# Ellis Dividing Head Free Wheeling Mode



## omni_dilletante (Jun 6, 2016)

Finally finished creating the indexing blocks so I can mount my Ellis Dividing Head on my mill.

I found it very stiff to operate.  After getting some oil onto the worm drive is turns much more smoothly.

But when I disengage the worm drive and go into what the manual calls Free Wheeling Mode, I cannot turn the shaft at all.

If I tighten the brake screw nothing moves.  I loosen the brake and I can turn with the worm drive.  If feels smooth, but very stiff.

The unit kind of looks like it has never been used.  

Any advice on how to get oil into the bushings supporting the shaft, short of dismantling the whole thing?

Any idea on how easy it should be to turn when in 'Free Wheeling Mode'?

How intimidated should I be about pulling it all apart?

Thanks .


----------



## Bob Korves (Jun 6, 2016)

You might try to tilt it different directions to get the oil flowing into the dry areas.  The worm and worm gear and the shafts in dividing heads fit really closely  to minimize backlash and maximize accuracy.  A little varnish from old dried oil is enough to make them tight to turn.  You also might try using some sort of solvent to dissolve the dried gunk, then rinse it out after you work it into everything, then add lubricating oil again.  Taking one apart and putting it back together is not too tough of a job, and yours does not appear to be as complicated as some of the B&S, K&T, and others that have more functions like PTO to drive the dividing head for helical gears and such.

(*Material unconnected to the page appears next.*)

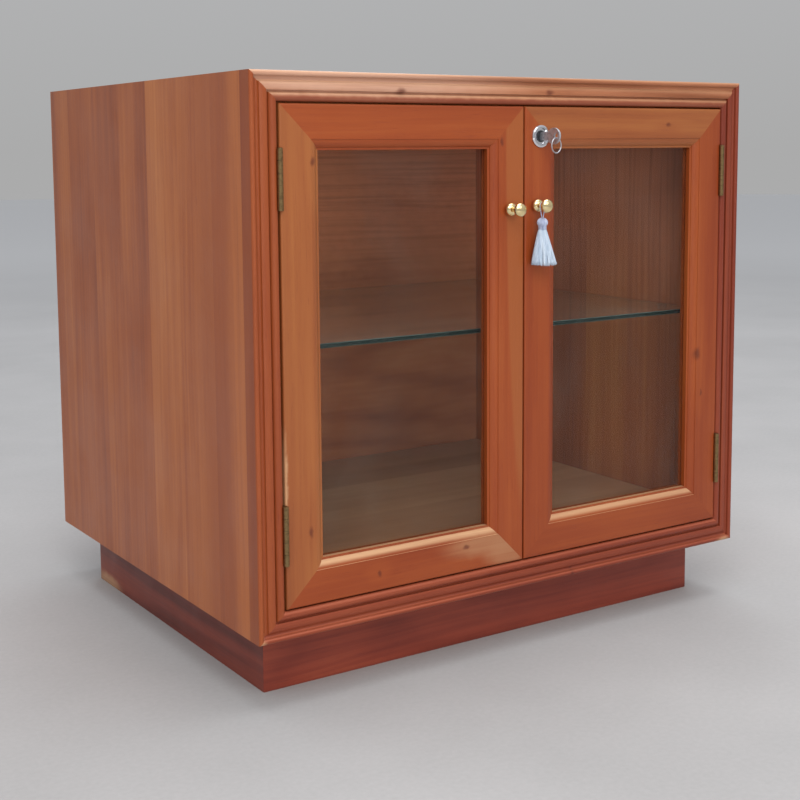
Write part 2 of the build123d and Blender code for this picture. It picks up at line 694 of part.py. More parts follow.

Edit: In freewheeling mode only the output shaft is turning.  It should turn pretty easily.


----------



## chips&more (Jun 7, 2016)

Hi, I also have an Ellis dividing head. Maybe the same as yours? I will go check later and get back to you. Anyway, those little button looking things that are on the casting. I actually call them oil nipples. In the center is a steel ball held in place by a spring. With an oiler having the proper tip, you depress the steel ball with the oiler tip and squirt oil into the DH. Make sure the area around the oil nipple is clean first!...Dave


----------



## chips&more (Jun 8, 2016)

Hi again omni_dilletante, I think I have the same Ellis dividing head (see mine in pic below). The one I have has four (4) of those oil nipples. Maybe try a little oil at those places? However, two (2) of the oil spots was on that cover you removed. I got mine about 30 years ago and with the 4” Buck chuck attached. Been using it all this time with the chuck on, never needed to remove it. I love mine, hope you do the same. If possible, it would be deeply appreciated if I could get a copy of your Ellis dividing head manual, please PM me…Thank You,Dave.


----------



## chips&more (Jun 8, 2016)

More thoughts: when you took that cover off, that removed the back lash adj. So yes, it should have turn very freely. Make sure the locking nut is not tight. And you should never over tighten it. In doing so can damage the bushing it locks onto. If still tight after you have oiled and checked things. It’s not that hard of a unit to dissemble, pretty straight forward. It only has a few parts and even less moving parts to keep track of.


----------



## omni_dilletante (Jun 8, 2016)

Here is an update.

I had added oil to all of the ports before posting.

I removed the nut on the back side of the spindle and attempted to slide the spindle out of the head.  It moved about a quarter of an inch quite easily and then would not move any further.  I decided that it would be better not to force it given I did not know what I was doing.

I by tilting the head one way and the other to get oil in the middle of the head into each bushing I got it to move pretty freely.  It was free enough that I felt it had lubrication in all the right places and I was not doing it any damage. 

It went back together with no left over pieces and I was able to finish my project. 

This web page has .pdfs of manuals and part lists.

Thanks again for all your help.


----------